**Available data**
# # # # #
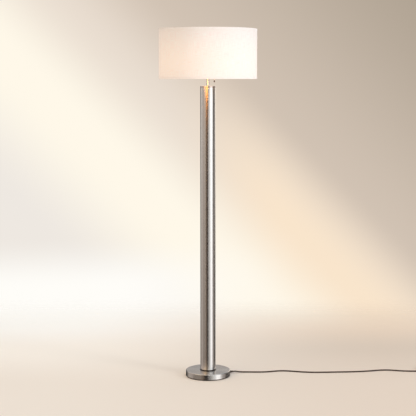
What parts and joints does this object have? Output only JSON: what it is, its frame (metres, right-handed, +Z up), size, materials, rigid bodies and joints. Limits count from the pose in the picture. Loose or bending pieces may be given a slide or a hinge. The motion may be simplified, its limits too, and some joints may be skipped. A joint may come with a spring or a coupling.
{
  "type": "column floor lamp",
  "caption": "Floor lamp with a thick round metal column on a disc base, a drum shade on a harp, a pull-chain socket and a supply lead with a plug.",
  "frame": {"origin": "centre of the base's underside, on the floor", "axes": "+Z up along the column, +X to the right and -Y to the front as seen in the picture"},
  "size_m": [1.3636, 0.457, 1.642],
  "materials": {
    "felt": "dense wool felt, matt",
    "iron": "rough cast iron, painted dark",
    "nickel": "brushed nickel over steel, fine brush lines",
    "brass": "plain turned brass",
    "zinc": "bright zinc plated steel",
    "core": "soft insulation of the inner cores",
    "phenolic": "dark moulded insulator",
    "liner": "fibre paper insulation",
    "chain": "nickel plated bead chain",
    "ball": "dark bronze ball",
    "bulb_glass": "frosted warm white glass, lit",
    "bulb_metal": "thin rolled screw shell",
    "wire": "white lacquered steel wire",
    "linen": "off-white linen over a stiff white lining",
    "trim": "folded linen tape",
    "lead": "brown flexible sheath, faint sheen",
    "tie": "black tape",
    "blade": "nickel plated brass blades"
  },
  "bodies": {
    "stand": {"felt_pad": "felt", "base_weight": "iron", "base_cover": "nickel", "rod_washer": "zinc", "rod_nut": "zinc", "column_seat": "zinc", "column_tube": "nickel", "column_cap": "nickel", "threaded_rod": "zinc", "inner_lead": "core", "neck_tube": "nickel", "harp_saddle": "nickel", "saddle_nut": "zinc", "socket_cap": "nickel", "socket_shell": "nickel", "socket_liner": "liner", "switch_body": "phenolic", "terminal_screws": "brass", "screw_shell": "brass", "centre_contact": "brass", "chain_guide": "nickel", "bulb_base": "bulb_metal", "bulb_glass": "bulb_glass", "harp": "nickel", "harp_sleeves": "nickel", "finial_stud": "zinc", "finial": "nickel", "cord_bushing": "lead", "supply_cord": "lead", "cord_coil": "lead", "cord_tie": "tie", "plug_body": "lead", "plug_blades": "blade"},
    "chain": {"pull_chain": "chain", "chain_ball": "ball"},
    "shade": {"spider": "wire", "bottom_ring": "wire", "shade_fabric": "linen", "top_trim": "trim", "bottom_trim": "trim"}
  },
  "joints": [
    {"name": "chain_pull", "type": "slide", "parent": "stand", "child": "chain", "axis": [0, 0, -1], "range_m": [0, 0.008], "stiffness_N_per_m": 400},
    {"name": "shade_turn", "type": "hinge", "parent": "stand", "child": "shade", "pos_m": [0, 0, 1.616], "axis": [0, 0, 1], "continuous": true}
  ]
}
# # # # #
**Objective**
Each line above must be reproduced exactly as it stands.

**Output below**
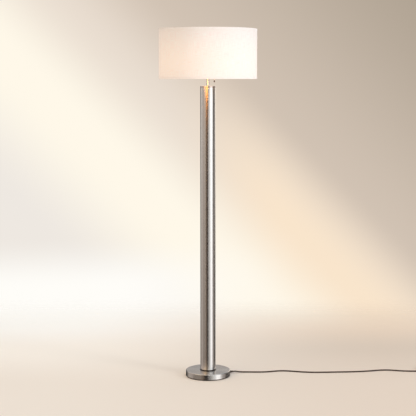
What parts and joints does this object have? Output only JSON: what it is, its frame (metres, right-handed, +Z up), size, materials, rigid bodies and joints. Limits count from the pose in the picture. Loose or bending pieces may be given a slide or a hinge. The motion may be simplified, its limits too, and some joints may be skipped. A joint may come with a spring or a coupling.
{
  "type": "column floor lamp",
  "caption": "Floor lamp with a thick round metal column on a disc base, a drum shade on a harp, a pull-chain socket and a supply lead with a plug.",
  "frame": {"origin": "centre of the base's underside, on the floor", "axes": "+Z up along the column, +X to the right and -Y to the front as seen in the picture"},
  "size_m": [1.3636, 0.457, 1.642],
  "materials": {
    "felt": "dense wool felt, matt",
    "iron": "rough cast iron, painted dark",
    "nickel": "brushed nickel over steel, fine brush lines",
    "brass": "plain turned brass",
    "zinc": "bright zinc plated steel",
    "core": "soft insulation of the inner cores",
    "phenolic": "dark moulded insulator",
    "liner": "fibre paper insulation",
    "chain": "nickel plated bead chain",
    "ball": "dark bronze ball",
    "bulb_glass": "frosted warm white glass, lit",
    "bulb_metal": "thin rolled screw shell",
    "wire": "white lacquered steel wire",
    "linen": "off-white linen over a stiff white lining",
    "trim": "folded linen tape",
    "lead": "brown flexible sheath, faint sheen",
    "tie": "black tape",
    "blade": "nickel plated brass blades"
  },
  "bodies": {
    "stand": {"felt_pad": "felt", "base_weight": "iron", "base_cover": "nickel", "rod_washer": "zinc", "rod_nut": "zinc", "column_seat": "zinc", "column_tube": "nickel", "column_cap": "nickel", "threaded_rod": "zinc", "inner_lead": "core", "neck_tube": "nickel", "harp_saddle": "nickel", "saddle_nut": "zinc", "socket_cap": "nickel", "socket_shell": "nickel", "socket_liner": "liner", "switch_body": "phenolic", "terminal_screws": "brass", "screw_shell": "brass", "centre_contact": "brass", "chain_guide": "nickel", "bulb_base": "bulb_metal", "bulb_glass": "bulb_glass", "harp": "nickel", "harp_sleeves": "nickel", "finial_stud": "zinc", "finial": "nickel", "cord_bushing": "lead", "supply_cord": "lead", "cord_coil": "lead", "cord_tie": "tie", "plug_body": "lead", "plug_blades": "blade"},
    "chain": {"pull_chain": "chain", "chain_ball": "ball"},
    "shade": {"spider": "wire", "bottom_ring": "wire", "shade_fabric": "linen", "top_trim": "trim", "bottom_trim": "trim"}
  },
  "joints": [
    {"name": "chain_pull", "type": "slide", "parent": "stand", "child": "chain", "axis": [0, 0, -1], "range_m": [0, 0.008], "stiffness_N_per_m": 400},
    {"name": "shade_turn", "type": "hinge", "parent": "stand", "child": "shade", "pos_m": [0, 0, 1.616], "axis": [0, 0, 1], "continuous": true}
  ]
}